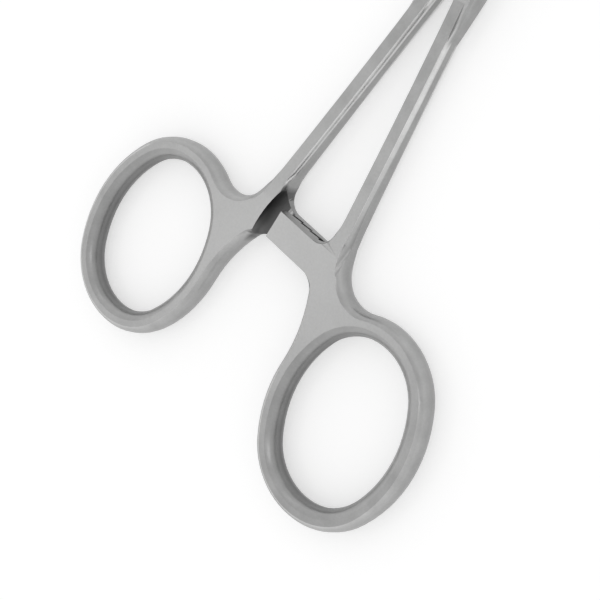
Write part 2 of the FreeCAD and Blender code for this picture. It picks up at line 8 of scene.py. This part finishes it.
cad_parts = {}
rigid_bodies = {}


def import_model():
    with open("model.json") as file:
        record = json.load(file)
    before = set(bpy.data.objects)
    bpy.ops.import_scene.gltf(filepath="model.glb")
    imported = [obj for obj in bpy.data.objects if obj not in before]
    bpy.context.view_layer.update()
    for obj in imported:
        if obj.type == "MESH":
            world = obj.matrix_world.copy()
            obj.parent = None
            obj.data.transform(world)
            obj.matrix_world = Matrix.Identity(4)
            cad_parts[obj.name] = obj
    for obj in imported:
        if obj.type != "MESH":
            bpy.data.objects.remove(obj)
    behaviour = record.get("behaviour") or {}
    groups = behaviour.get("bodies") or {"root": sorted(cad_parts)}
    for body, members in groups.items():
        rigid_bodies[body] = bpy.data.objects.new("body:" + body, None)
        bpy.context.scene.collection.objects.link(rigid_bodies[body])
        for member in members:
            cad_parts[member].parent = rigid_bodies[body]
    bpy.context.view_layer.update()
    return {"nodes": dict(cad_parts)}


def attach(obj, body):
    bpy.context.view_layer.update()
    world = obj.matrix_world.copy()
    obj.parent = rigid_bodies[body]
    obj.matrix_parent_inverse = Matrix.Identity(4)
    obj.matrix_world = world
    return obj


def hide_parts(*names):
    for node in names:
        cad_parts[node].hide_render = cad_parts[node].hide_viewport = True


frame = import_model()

MM = 0.001
WHITE = (1.0, 1.0, 1.0, 1.0)

# Camera: above the pivot and to its right, looking back over the rings, with the jaws out of view
CAMERA_PLACE = Vector((106.748, 13.487, 183.520)) * MM
CAMERA_RIGHT = Vector((0.643064, 0.506408, -0.574474))
CAMERA_DOWN = Vector((0.616202, -0.787575, -0.004485))
CAMERA_FORWARD = Vector((-0.454712, -0.351108, -0.818511))
CAMERA_LENS = 84.0
CAMERA_SENSOR = 36.0
CAMERA_NEAR = 0.005
CAMERA_FAR = 10.0

# Square soft lamps: name, place, length of a side, watts
LAMPS = (
    ("face_lamp", (-0.43, -0.35, 0.74), 0.15, 0.15),
    ("edge_lamp", (-0.32, 0.44, 0.68), 0.14, 0.07),
    ("near_lamp", (0.40, 0.25, 0.76), 0.14, 0.18),
)
LAMP_AIM = Vector((0.0, -0.06, 0.0))

# Pale room: its brightness low down and overhead. It changes between two heights, of which 0 is
# level with the table and 1 straight up
ROOM_LOW_LIGHT = 1.0
ROOM_TOP_LIGHT = 0.72
ROOM_LOW = 0.15
ROOM_TOP = 0.7

# White table
TABLE_SIZE = 4.0
TABLE_TONE = (0.70, 0.70, 0.70, 1.0)
TABLE_ROUGHNESS = 0.9
TABLE_GLOW = 0.45

# Steel's noises: name, scale, detail. Then how much they change its tone, roughness and height
NOISES = (("grain", 2600.0, 2.0), ("clouds", 300.0, 4.0), ("hammering", 160.0, 1.0))
NOISE_MIDDLE = 0.5
MOTTLE = 0.40
SPECKLE = 0.16
WEAR = 0.16
GRAIN_HEIGHT = 0.12
RELIEF_DEPTH = 0.01 * MM

# The three finishes, from fully rubbed (bright) to as tumbled (dull). Their tones between these
# ends also give the painted shade and painted highlights carried by the marks. The pin carries no
# marks, so its two levels are the same
SATIN_STEEL = {
    "Light End Tone": (0.88, 0.88, 0.875, 1.0),
    "Dark End Tone": (0.10, 0.10, 0.10, 1.0),
    "Bright Roughness": 0.24,
    "Dull Roughness": 0.40,
    "Unevenness": 4.0,
}
# Eased edges: a little lighter than the faces, for rubbing wear and a painted highlight
WORN_AND_HIGHLIT_EDGE_STEEL = {
    "Light End Tone": (0.92, 0.92, 0.915, 1.0),
    "Dark End Tone": (0.14, 0.14, 0.14, 1.0),
    "Bright Roughness": 0.24,
    "Dull Roughness": 0.36,
    "Unevenness": 3.0,
}
GROUND_PIN_STEEL = {
    "Light End Tone": (0.56, 0.56, 0.555, 1.0),
    "Dark End Tone": (0.56, 0.56, 0.555, 1.0),
    "Bright Roughness": 0.26,
    "Dull Roughness": 0.26,
    "Unevenness": 1.0,
}

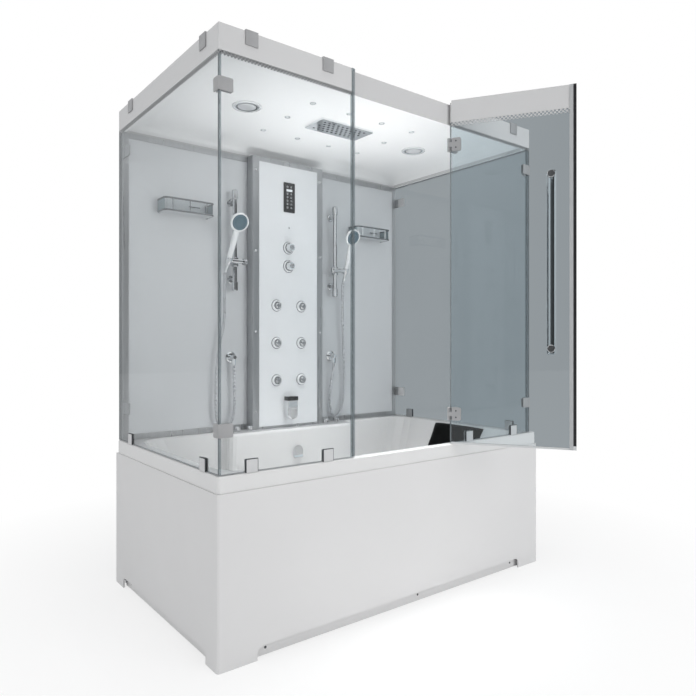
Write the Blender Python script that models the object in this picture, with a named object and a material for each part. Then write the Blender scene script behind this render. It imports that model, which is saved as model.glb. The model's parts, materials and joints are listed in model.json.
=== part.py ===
"""Bath with aprons, a glazed shower cabin with a hinged door, and a shower column on its back wall.

Units are metres and +Z is up. The origin is on the floor under the middle of the unit, whose front
faces -Y. The door stands open and the hand showers hang in their holders, which is the rest position.
"""

from math import acos, cos, degrees, hypot, radians, sin, tan, tau

import bmesh
import bpy
from mathutils import Matrix, Vector

# Driving sizes of the whole unit
UNIT_LENGTH = 1.700
UNIT_DEPTH = 1.000
RIM_TOP = 0.630
UNIT_HEIGHT = 2.100

# Clearance between touching pieces, and how far a cutter runs past what it cuts
GAP = 0.0003
OVERRUN = 0.010

# Facets of turned pieces and arcs
TURN_STEPS = 20
MID_TURN_STEPS = 14
SMALL_TURN_STEPS = 10
COLLAR_STEPS = 16
WIRE_STEPS = 8
ARC_STEPS = 3
SHARP_ANGLE = 38.0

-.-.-

- [Task brief]: Return every entry verbatim.

- [Completed exercise]:
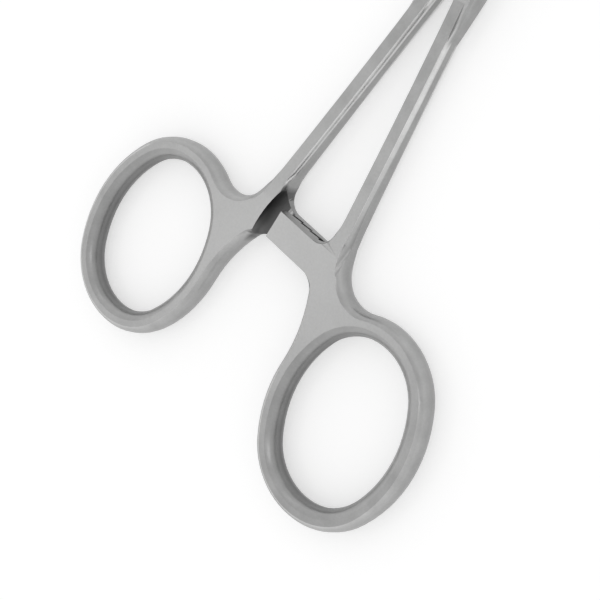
Write part 2 of the FreeCAD and Blender code for this picture. It picks up at line 8 of scene.py. This part finishes it.
cad_parts = {}
rigid_bodies = {}


def import_model():
    with open("model.json") as file:
        record = json.load(file)
    before = set(bpy.data.objects)
    bpy.ops.import_scene.gltf(filepath="model.glb")
    imported = [obj for obj in bpy.data.objects if obj not in before]
    bpy.context.view_layer.update()
    for obj in imported:
        if obj.type == "MESH":
            world = obj.matrix_world.copy()
            obj.parent = None
            obj.data.transform(world)
            obj.matrix_world = Matrix.Identity(4)
            cad_parts[obj.name] = obj
    for obj in imported:
        if obj.type != "MESH":
            bpy.data.objects.remove(obj)
    behaviour = record.get("behaviour") or {}
    groups = behaviour.get("bodies") or {"root": sorted(cad_parts)}
    for body, members in groups.items():
        rigid_bodies[body] = bpy.data.objects.new("body:" + body, None)
        bpy.context.scene.collection.objects.link(rigid_bodies[body])
        for member in members:
            cad_parts[member].parent = rigid_bodies[body]
    bpy.context.view_layer.update()
    return {"nodes": dict(cad_parts)}


def attach(obj, body):
    bpy.context.view_layer.update()
    world = obj.matrix_world.copy()
    obj.parent = rigid_bodies[body]
    obj.matrix_parent_inverse = Matrix.Identity(4)
    obj.matrix_world = world
    return obj


def hide_parts(*names):
    for node in names:
        cad_parts[node].hide_render = cad_parts[node].hide_viewport = True


frame = import_model()

MM = 0.001
WHITE = (1.0, 1.0, 1.0, 1.0)

# Camera: above the pivot and to its right, looking back over the rings, with the jaws out of view
CAMERA_PLACE = Vector((106.748, 13.487, 183.520)) * MM
CAMERA_RIGHT = Vector((0.643064, 0.506408, -0.574474))
CAMERA_DOWN = Vector((0.616202, -0.787575, -0.004485))
CAMERA_FORWARD = Vector((-0.454712, -0.351108, -0.818511))
CAMERA_LENS = 84.0
CAMERA_SENSOR = 36.0
CAMERA_NEAR = 0.005
CAMERA_FAR = 10.0

# Square soft lamps: name, place, length of a side, watts
LAMPS = (
    ("face_lamp", (-0.43, -0.35, 0.74), 0.15, 0.15),
    ("edge_lamp", (-0.32, 0.44, 0.68), 0.14, 0.07),
    ("near_lamp", (0.40, 0.25, 0.76), 0.14, 0.18),
)
LAMP_AIM = Vector((0.0, -0.06, 0.0))

# Pale room: its brightness low down and overhead. It changes between two heights, of which 0 is
# level with the table and 1 straight up
ROOM_LOW_LIGHT = 1.0
ROOM_TOP_LIGHT = 0.72
ROOM_LOW = 0.15
ROOM_TOP = 0.7

# White table
TABLE_SIZE = 4.0
TABLE_TONE = (0.70, 0.70, 0.70, 1.0)
TABLE_ROUGHNESS = 0.9
TABLE_GLOW = 0.45

# Steel's noises: name, scale, detail. Then how much they change its tone, roughness and height
NOISES = (("grain", 2600.0, 2.0), ("clouds", 300.0, 4.0), ("hammering", 160.0, 1.0))
NOISE_MIDDLE = 0.5
MOTTLE = 0.40
SPECKLE = 0.16
WEAR = 0.16
GRAIN_HEIGHT = 0.12
RELIEF_DEPTH = 0.01 * MM

# The three finishes, from fully rubbed (bright) to as tumbled (dull). Their tones between these
# ends also give the painted shade and painted highlights carried by the marks. The pin carries no
# marks, so its two levels are the same
SATIN_STEEL = {
    "Light End Tone": (0.88, 0.88, 0.875, 1.0),
    "Dark End Tone": (0.10, 0.10, 0.10, 1.0),
    "Bright Roughness": 0.24,
    "Dull Roughness": 0.40,
    "Unevenness": 4.0,
}
# Eased edges: a little lighter than the faces, for rubbing wear and a painted highlight
WORN_AND_HIGHLIT_EDGE_STEEL = {
    "Light End Tone": (0.92, 0.92, 0.915, 1.0),
    "Dark End Tone": (0.14, 0.14, 0.14, 1.0),
    "Bright Roughness": 0.24,
    "Dull Roughness": 0.36,
    "Unevenness": 3.0,
}
GROUND_PIN_STEEL = {
    "Light End Tone": (0.56, 0.56, 0.555, 1.0),
    "Dark End Tone": (0.56, 0.56, 0.555, 1.0),
    "Bright Roughness": 0.26,
    "Dull Roughness": 0.26,
    "Unevenness": 1.0,
}

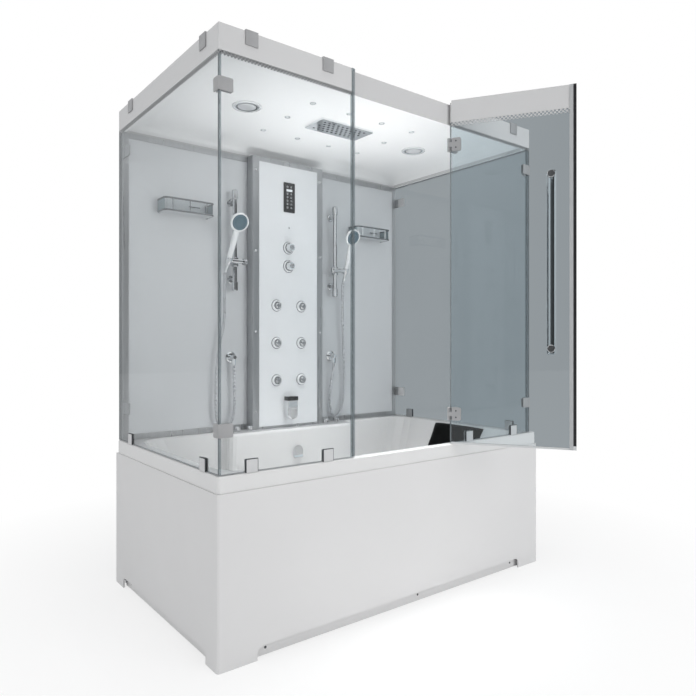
Write the Blender Python script that models the object in this picture, with a named object and a material for each part. Then write the Blender scene script behind this render. It imports that model, which is saved as model.glb. The model's parts, materials and joints are listed in model.json.
=== part.py ===
"""Bath with aprons, a glazed shower cabin with a hinged door, and a shower column on its back wall.

Units are metres and +Z is up. The origin is on the floor under the middle of the unit, whose front
faces -Y. The door stands open and the hand showers hang in their holders, which is the rest position.
"""

from math import acos, cos, degrees, hypot, radians, sin, tan, tau

import bmesh
import bpy
from mathutils import Matrix, Vector

# Driving sizes of the whole unit
UNIT_LENGTH = 1.700
UNIT_DEPTH = 1.000
RIM_TOP = 0.630
UNIT_HEIGHT = 2.100

# Clearance between touching pieces, and how far a cutter runs past what it cuts
GAP = 0.0003
OVERRUN = 0.010

# Facets of turned pieces and arcs
TURN_STEPS = 20
MID_TURN_STEPS = 14
SMALL_TURN_STEPS = 10
COLLAR_STEPS = 16
WIRE_STEPS = 8
ARC_STEPS = 3
SHARP_ANGLE = 38.0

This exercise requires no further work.